When The Swap Works Well

Moving from a 70 to a 75 can make sense when you want a bit more sidewall, a touch more clearance, or a calmer ride on rough pavement. It also comes up when a 75-series size is easier to find or paired with a stronger load index in truck sizes.

It works best when these boxes are checked:

  • The new size matches the load rating your vehicle needs.
  • There’s room at full steering lock and full suspension travel.
  • The spare tire plan still works.
  • All four tires stay close enough in diameter for your drivetrain.
  • Your wheel width falls inside the approved range for the new tire size.

AWD and 4WD vehicles deserve extra care here. A small size mismatch across corners can strain the system. If you’re replacing one damaged tire on an all-wheel-drive vehicle, the issue is not just “75 versus 70.” It’s the rolling circumference of each tire on the vehicle right now.

When It’s Smarter To Stay With 70

Stick with the 70-series size when clearance is already tight, steering feel is a priority, or the vehicle has strict tire-size limits tied to braking and driver-assist systems. The same goes for cars with little room around the spring perch or fender liner.

If the goal is extra ride height, a 75 tire gives less lift than many people expect. On a 225-width tire, you only gain 0.44 inch at the axle. In many cases, the cleaner move is to stay with the placard size and pick a tire with the tread style and load rating that suits the job.

How To Check Your Own Tire In Two Minutes

You can figure out your answer with nothing more than the sidewall code and a calculator.

  1. Read the width, aspect ratio, and wheel diameter on your tire.
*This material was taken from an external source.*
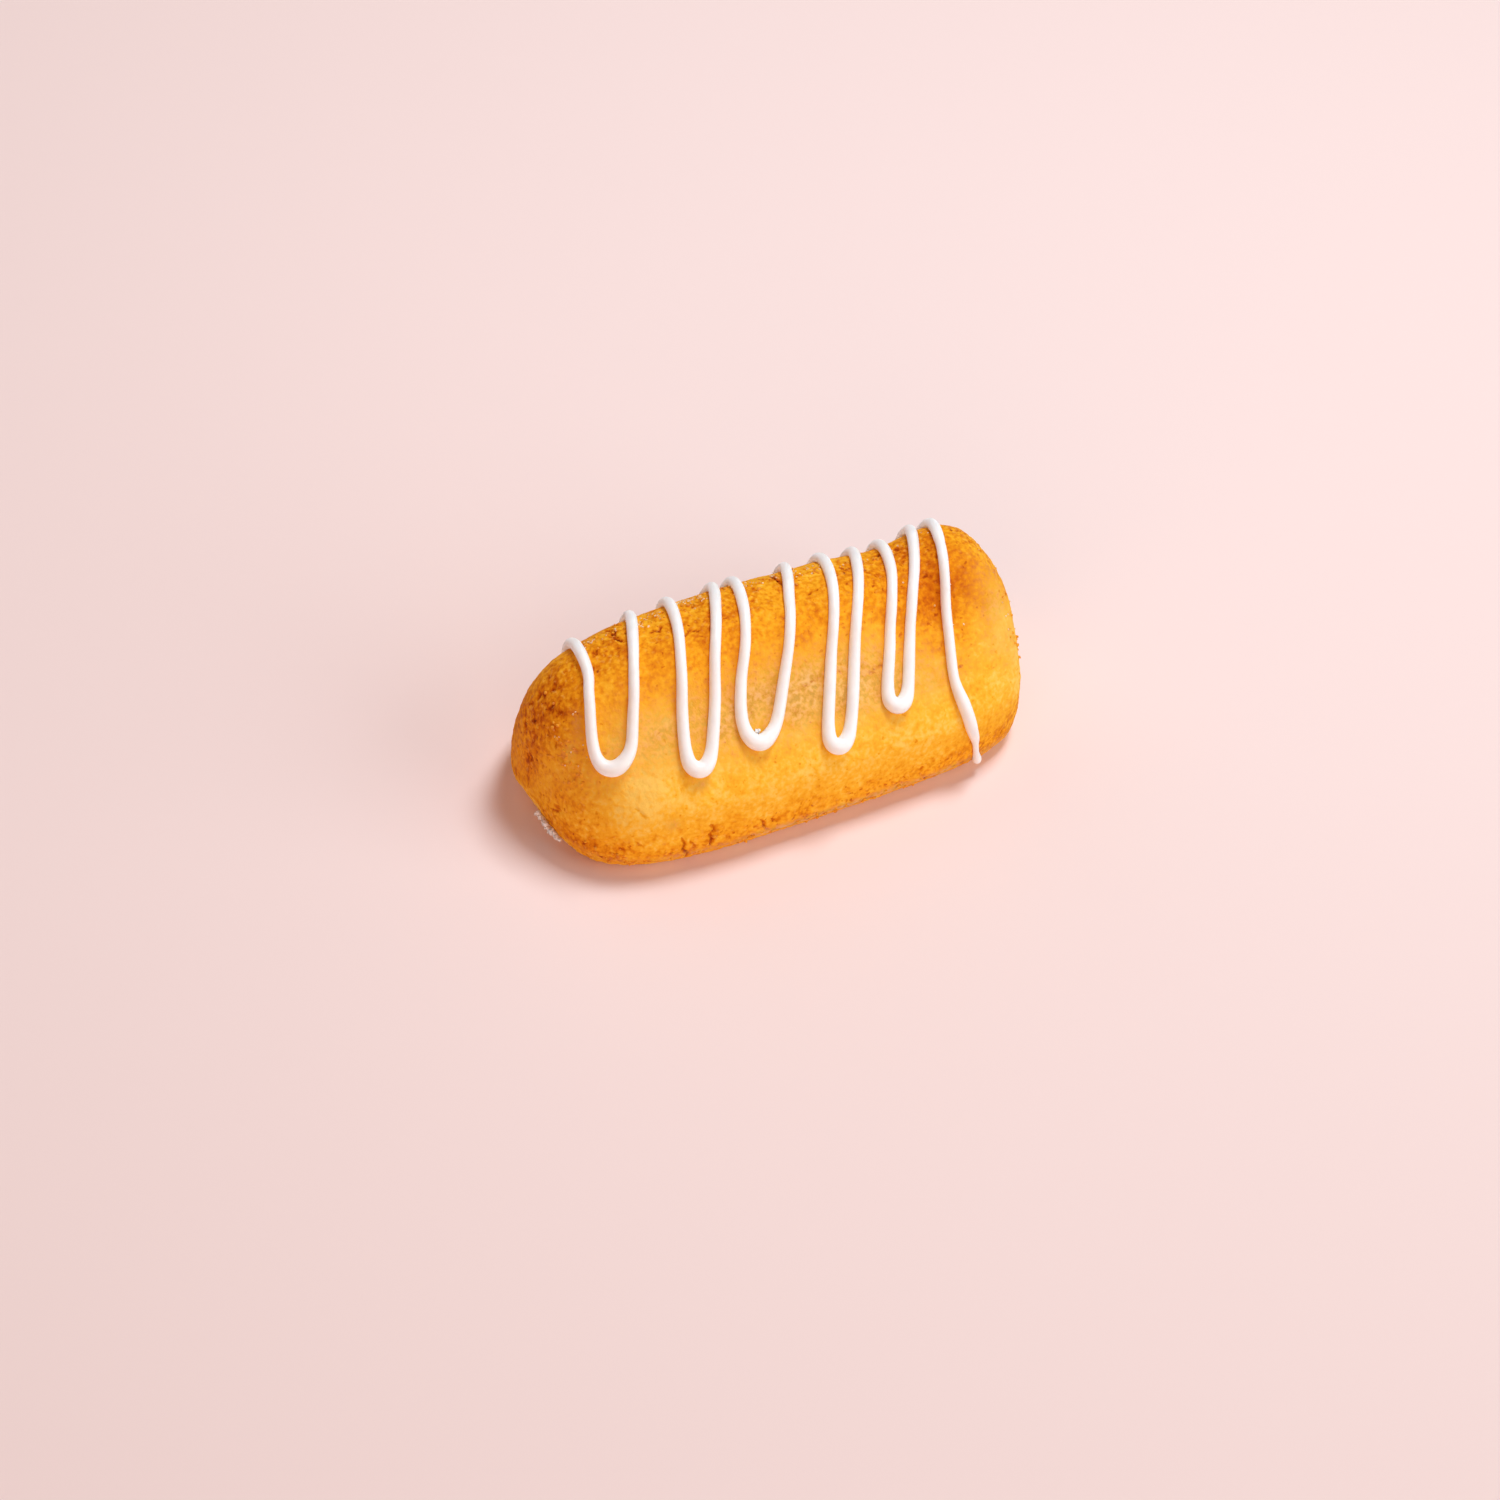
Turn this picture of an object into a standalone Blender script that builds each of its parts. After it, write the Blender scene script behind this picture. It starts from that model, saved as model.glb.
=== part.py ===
"""Kransekake bar: one finger of baked almond paste, pressed flat underneath and
pinched to a ridge on top, with a thread of white icing piped to and fro over it.

Metres, +Z up. +X runs along the bar, -Y is the flank on which the icing ends,
and the origin is the middle of the flat underside. A place on the crust is given
by x and by its run: the distance down from the crest, measured over the middle
section, positive on the -Y flank and negative on the +Y flank.
"""
import bmesh
import bpy
import numpy as np
from mathutils import Vector, noise

# ---- Driving dimensions of the baked bar -----------------------------------
LENGTH = 0.0782
WIDTH = 0.0408
HEIGHT = 0.0300
BELLY_HEIGHT = 0.0046       # where the flanks stand upright, just above the base
HEEL_INSET = 0.0030         # how far the rounded lower edge runs in to the flat base

# Section: a superellipse from belly to crest, pinched in towards the ridge.
FLANK_POWER = 2.2
FLANK_ROUNDING = 0.40
PINCH = 0.38                # share of the half width that the fingers took away
# Heights between which the pinch sets in, as shares of the rise above the belly. The
# far flank is pressed in lower down than the near one, so it falls away more steeply.
NEAR_PINCH = (0.235, 0.85)
FAR_PINCH = (0.04, 0.66)
PINCH_END_FADE = 0.70       # share of the pinch that is gone at the tip of each end
PINCH_FADE_POWER = 6.0

# Ends: superellipse powers of the plan and of the ridge line, higher for squarer.
LEFT_PLAN_POWER = 2.9
LEFT_SKEW_POWER = 0.45      # added on the near corner and taken off the far one
RIGHT_PLAN_POWER = 4.3
LEFT_RIDGE_POWER = 3.8
RIGHT_RIDGE_POWER = 4.9
LEFT_END_SKEW = -0.06       # the left end isn't quite square to the bar
TAPER = -0.03               # the right end is a little narrower than the left
HEEL_END_REACH = 0.0066     # length over which the underside curves up at an end

# Unevenness left by hand. Waves of the ridge: (x, rise).
RIDGE_WAVES = ((-0.0308, 0.0003), (-0.0178, -0.0004), (0.0075, -0.0004),
               (0.0192, -0.0016), (0.0317, 0.0024))
RIDGE_WAVE_REACH = 0.0066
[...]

A size like 245/70R17 gives you all three.
  2. Keep the width the same and change only the aspect ratio from 70 to 75.
  3. Multiply the width by 0.10 for the full diameter gain in millimeters.
  4. Divide by 25.4 if you want inches.
  5. Divide that result by 2 for added ground clearance.

The clean answer is this: the full tire diameter grows by 10% of the tire width, and the lift at the axle is half of that. Plug in your width and you have the answer.